*Data for processing*.
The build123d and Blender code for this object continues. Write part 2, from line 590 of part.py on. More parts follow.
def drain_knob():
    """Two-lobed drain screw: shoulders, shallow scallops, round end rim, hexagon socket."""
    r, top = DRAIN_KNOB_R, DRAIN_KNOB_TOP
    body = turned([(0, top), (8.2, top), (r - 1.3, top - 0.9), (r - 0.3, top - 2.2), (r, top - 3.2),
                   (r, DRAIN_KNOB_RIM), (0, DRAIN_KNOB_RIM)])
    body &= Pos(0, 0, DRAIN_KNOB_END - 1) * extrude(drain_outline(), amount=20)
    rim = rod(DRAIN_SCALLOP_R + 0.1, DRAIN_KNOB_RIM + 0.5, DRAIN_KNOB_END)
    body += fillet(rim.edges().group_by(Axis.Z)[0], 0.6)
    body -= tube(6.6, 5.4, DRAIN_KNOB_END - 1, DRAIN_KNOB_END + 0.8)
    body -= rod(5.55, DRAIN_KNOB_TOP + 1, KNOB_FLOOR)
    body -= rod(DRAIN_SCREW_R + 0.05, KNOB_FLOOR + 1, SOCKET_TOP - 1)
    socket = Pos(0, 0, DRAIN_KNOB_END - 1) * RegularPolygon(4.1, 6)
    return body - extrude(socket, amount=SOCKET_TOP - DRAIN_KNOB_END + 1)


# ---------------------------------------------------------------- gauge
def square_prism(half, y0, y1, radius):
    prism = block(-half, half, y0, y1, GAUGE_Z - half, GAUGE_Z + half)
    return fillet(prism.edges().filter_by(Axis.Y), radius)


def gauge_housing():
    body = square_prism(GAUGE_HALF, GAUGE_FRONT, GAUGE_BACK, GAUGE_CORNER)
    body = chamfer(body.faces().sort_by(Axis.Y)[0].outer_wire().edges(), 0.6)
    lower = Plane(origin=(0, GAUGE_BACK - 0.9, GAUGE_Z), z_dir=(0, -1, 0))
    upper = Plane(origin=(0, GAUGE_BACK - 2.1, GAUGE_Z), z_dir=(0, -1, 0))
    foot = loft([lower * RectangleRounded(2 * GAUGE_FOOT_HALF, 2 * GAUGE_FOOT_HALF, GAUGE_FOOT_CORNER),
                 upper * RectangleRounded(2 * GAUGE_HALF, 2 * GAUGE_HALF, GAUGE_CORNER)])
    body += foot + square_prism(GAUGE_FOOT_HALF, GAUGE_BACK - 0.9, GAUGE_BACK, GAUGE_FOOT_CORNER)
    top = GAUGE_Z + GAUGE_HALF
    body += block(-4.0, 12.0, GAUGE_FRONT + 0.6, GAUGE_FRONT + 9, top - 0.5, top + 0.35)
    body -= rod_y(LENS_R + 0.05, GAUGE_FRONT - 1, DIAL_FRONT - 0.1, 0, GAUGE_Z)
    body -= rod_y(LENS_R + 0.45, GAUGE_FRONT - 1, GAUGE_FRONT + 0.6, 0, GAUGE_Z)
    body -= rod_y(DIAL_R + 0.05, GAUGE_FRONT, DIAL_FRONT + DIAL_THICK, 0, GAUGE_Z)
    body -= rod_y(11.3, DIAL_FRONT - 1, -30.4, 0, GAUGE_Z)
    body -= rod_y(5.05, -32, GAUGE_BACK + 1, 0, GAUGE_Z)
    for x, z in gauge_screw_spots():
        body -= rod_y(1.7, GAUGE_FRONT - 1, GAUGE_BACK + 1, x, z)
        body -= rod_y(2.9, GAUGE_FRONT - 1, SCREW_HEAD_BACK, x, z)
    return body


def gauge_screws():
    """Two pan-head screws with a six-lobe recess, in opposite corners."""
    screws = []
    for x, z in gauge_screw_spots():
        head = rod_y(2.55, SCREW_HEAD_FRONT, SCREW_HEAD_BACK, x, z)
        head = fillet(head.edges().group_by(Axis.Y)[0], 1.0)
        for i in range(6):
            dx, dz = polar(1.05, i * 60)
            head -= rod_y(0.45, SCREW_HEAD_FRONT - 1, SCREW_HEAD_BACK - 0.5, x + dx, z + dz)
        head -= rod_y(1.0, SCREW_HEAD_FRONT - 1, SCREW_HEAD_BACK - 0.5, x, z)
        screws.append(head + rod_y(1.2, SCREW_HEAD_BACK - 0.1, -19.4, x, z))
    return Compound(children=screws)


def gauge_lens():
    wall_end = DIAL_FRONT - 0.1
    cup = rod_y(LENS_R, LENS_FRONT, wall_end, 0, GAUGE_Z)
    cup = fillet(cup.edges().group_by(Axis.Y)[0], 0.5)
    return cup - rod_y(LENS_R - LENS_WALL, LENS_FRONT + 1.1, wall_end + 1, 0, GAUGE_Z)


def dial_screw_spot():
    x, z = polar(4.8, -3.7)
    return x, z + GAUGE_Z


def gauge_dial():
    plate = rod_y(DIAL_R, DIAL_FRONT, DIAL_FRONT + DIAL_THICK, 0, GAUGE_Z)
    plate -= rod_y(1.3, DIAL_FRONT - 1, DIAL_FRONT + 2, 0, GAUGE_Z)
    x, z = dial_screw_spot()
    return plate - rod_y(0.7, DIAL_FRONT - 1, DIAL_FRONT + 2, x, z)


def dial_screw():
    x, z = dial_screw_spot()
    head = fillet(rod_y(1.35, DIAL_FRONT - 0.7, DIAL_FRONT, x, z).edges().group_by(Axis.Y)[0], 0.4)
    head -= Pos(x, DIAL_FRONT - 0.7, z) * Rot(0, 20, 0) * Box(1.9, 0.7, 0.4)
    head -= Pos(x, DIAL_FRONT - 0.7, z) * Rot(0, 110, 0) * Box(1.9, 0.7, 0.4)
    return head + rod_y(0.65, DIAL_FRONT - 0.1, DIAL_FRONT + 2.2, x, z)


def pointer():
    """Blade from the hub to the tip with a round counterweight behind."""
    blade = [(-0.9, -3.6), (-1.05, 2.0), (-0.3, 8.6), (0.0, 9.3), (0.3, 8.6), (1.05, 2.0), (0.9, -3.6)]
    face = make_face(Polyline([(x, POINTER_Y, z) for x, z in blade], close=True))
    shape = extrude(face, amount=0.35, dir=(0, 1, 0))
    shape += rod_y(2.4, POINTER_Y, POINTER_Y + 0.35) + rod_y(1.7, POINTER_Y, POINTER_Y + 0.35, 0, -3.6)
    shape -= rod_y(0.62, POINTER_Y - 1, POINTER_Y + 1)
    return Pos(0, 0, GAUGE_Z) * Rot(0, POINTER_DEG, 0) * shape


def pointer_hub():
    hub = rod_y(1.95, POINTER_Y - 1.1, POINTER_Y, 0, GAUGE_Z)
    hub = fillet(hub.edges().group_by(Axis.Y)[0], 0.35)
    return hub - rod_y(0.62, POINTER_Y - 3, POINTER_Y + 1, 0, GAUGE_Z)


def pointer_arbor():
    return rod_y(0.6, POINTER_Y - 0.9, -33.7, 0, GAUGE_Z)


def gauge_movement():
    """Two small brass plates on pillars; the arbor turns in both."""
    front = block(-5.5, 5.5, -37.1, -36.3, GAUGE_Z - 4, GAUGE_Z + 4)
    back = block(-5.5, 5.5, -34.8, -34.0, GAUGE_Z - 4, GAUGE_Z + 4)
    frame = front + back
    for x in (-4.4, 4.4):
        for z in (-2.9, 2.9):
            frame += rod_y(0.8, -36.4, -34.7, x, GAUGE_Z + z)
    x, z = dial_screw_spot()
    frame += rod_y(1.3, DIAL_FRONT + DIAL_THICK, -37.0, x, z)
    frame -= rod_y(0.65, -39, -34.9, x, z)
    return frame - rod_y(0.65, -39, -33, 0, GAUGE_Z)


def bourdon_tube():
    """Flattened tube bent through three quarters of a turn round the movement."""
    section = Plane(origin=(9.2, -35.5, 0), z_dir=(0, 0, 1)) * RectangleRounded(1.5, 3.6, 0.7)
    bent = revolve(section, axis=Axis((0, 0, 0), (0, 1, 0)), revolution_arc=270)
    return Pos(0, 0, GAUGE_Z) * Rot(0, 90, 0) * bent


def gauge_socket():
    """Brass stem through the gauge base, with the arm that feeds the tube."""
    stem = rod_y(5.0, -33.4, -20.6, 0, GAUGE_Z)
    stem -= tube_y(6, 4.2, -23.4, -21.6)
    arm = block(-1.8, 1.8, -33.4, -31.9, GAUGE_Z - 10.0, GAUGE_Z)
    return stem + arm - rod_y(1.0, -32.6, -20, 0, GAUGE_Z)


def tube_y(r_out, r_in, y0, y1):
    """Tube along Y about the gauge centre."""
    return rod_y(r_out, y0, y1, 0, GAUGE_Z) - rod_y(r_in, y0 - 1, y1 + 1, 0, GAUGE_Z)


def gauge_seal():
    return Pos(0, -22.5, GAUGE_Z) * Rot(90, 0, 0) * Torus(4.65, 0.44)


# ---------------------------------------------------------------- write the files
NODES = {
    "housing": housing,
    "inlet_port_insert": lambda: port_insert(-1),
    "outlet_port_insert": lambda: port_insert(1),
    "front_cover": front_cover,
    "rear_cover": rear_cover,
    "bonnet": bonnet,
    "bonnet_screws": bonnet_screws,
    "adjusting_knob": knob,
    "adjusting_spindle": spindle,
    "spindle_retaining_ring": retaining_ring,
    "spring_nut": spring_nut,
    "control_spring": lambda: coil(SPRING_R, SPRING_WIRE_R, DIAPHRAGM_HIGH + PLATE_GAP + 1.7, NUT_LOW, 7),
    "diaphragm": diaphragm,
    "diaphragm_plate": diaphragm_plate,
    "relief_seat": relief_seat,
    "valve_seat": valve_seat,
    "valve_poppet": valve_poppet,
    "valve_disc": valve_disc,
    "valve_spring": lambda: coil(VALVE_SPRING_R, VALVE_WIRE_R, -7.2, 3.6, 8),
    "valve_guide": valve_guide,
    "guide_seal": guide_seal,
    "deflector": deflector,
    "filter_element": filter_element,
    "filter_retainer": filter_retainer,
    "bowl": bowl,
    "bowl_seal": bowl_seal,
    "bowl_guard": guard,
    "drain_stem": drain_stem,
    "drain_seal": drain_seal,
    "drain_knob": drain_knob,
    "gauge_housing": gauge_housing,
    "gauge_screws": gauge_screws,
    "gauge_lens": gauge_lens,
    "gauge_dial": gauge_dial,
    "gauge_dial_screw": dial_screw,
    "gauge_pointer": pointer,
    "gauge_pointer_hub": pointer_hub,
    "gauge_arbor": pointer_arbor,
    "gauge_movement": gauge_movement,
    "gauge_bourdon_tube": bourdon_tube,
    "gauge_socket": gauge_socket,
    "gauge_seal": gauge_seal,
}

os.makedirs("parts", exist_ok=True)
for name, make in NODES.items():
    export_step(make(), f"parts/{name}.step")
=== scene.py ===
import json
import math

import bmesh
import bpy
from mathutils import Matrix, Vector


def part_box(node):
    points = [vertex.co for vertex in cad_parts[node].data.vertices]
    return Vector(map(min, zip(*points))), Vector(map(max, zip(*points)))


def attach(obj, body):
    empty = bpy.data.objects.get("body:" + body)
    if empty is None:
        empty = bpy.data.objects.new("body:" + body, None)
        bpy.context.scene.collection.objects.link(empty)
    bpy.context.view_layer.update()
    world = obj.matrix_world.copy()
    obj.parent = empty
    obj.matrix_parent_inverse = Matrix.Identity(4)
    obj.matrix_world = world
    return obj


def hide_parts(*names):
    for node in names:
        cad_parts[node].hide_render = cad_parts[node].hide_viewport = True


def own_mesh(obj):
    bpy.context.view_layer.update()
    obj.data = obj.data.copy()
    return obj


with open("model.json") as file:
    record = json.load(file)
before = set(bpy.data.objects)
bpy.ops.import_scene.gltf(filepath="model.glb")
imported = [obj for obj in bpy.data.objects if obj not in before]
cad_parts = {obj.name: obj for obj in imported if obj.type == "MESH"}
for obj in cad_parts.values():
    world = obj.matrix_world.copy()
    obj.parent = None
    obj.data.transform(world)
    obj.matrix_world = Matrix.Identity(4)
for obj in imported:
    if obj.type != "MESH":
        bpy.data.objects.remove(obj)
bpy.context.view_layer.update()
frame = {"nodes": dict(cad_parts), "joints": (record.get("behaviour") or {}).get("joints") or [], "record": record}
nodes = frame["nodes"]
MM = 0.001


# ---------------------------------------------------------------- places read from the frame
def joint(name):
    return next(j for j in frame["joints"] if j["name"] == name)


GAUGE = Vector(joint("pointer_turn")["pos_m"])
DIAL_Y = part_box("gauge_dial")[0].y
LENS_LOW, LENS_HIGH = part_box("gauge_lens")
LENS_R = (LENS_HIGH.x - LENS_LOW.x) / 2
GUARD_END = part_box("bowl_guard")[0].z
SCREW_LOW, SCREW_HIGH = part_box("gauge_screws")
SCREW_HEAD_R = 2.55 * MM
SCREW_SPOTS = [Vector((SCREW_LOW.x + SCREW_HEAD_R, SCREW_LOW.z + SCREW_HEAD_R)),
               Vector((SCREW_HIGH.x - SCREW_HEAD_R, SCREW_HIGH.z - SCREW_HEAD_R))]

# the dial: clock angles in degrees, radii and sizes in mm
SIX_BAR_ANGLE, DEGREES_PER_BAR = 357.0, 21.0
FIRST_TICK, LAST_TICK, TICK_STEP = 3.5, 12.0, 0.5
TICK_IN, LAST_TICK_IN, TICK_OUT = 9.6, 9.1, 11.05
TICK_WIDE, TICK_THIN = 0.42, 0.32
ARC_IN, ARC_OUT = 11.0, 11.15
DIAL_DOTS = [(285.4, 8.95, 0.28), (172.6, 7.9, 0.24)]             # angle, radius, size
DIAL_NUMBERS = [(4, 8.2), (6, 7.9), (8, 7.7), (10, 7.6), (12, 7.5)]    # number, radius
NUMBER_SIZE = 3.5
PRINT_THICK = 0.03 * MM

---

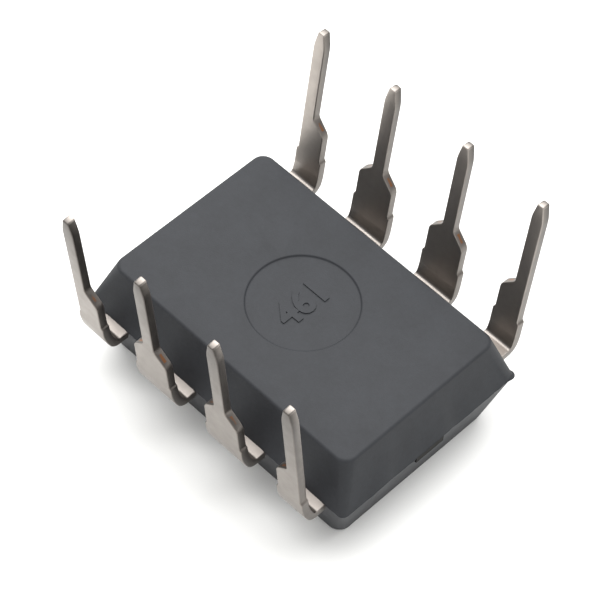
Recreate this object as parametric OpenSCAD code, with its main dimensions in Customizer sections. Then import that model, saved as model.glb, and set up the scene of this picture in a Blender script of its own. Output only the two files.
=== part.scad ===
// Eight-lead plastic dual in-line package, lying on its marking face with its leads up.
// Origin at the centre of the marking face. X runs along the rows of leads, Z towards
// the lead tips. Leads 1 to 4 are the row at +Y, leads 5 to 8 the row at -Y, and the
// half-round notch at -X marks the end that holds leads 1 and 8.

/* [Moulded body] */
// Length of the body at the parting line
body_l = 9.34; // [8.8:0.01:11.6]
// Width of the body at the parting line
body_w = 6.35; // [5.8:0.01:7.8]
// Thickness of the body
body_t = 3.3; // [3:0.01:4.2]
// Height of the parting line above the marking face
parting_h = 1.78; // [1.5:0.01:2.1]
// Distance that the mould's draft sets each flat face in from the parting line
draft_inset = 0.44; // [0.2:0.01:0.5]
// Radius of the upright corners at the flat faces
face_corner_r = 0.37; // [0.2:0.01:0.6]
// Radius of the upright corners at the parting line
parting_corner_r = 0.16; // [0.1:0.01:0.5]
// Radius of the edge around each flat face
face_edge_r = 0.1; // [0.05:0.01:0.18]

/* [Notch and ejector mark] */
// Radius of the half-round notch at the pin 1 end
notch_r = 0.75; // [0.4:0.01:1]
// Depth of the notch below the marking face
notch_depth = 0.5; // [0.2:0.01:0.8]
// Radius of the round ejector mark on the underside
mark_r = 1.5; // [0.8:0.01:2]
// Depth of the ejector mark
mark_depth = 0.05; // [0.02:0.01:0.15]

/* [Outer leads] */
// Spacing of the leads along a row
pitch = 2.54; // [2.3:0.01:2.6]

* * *

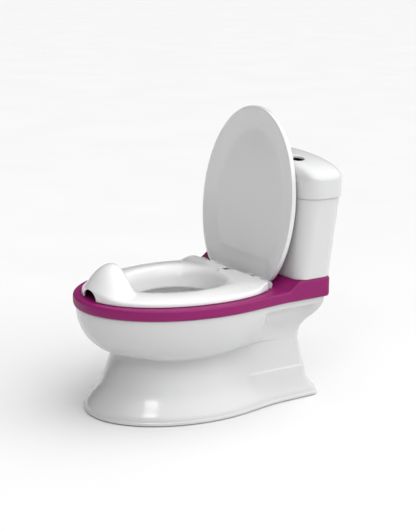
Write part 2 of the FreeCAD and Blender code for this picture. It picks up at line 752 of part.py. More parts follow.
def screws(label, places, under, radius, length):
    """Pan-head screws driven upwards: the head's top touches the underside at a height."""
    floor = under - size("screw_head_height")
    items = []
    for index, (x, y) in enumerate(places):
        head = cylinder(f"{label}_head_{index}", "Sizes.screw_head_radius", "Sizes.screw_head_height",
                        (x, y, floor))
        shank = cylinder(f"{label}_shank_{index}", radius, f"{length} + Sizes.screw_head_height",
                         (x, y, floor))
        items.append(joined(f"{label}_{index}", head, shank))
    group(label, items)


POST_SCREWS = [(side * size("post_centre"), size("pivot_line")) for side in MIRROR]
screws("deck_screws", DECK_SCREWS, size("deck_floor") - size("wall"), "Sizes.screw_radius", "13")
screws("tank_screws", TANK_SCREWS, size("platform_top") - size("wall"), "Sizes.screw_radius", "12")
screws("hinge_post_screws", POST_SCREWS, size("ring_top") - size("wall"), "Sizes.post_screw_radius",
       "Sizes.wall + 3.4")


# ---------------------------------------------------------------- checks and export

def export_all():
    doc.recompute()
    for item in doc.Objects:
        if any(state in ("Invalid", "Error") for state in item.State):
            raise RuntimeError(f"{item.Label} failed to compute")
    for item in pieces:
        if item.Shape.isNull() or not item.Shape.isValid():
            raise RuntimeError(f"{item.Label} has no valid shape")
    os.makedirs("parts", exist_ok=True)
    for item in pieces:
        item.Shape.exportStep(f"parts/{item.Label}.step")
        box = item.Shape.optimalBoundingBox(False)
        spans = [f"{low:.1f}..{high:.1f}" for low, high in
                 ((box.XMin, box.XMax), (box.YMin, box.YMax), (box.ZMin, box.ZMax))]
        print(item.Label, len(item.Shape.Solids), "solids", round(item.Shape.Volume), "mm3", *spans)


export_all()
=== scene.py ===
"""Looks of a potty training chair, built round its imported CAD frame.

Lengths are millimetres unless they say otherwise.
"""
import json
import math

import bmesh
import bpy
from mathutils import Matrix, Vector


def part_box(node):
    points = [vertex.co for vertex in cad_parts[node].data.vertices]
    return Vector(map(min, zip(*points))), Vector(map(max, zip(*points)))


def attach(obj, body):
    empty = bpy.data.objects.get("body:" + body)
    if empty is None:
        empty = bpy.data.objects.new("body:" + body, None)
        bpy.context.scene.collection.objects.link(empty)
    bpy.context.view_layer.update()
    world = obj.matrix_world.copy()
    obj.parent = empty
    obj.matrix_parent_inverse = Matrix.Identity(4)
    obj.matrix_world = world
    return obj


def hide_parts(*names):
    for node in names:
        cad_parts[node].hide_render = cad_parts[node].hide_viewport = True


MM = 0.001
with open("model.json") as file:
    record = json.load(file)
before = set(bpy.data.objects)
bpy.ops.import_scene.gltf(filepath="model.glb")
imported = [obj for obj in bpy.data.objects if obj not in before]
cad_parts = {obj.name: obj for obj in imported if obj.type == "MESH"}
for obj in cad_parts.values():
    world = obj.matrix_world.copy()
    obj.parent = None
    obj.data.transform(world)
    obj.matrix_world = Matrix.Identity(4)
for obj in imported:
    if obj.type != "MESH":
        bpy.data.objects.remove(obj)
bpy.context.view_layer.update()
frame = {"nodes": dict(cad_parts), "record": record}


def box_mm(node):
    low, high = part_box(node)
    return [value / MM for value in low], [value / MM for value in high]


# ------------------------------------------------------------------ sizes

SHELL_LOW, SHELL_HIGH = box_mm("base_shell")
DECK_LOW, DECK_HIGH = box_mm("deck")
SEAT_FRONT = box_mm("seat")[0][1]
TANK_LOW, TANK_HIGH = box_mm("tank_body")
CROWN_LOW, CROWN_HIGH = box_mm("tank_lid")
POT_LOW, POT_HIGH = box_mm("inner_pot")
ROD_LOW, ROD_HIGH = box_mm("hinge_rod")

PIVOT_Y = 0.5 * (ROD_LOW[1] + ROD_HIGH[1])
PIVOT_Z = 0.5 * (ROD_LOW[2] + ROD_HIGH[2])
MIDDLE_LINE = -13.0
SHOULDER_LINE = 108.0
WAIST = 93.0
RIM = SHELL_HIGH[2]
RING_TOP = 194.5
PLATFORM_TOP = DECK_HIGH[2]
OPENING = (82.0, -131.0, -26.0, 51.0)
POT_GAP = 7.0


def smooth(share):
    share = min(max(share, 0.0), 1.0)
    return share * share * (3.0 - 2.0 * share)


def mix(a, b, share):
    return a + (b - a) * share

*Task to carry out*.
Copy out each line of the listing that holds "with".

*Response below*.
    """Two pan-head screws with a six-lobe recess, in opposite corners."""
    """Blade from the hub to the tip with a round counterweight behind."""
    """Brass stem through the gauge base, with the arm that feeds the tube."""
with open("model.json") as file:
Recreate this object as parametric OpenSCAD code, with its main dimensions in Customizer sections. Then import that model, saved as model.glb, and set up the scene of this picture in a Blender script of its own. Output only the two files.
// Eight-lead plastic dual in-line package, lying on its marking face with its leads up.
with open("model.json") as file:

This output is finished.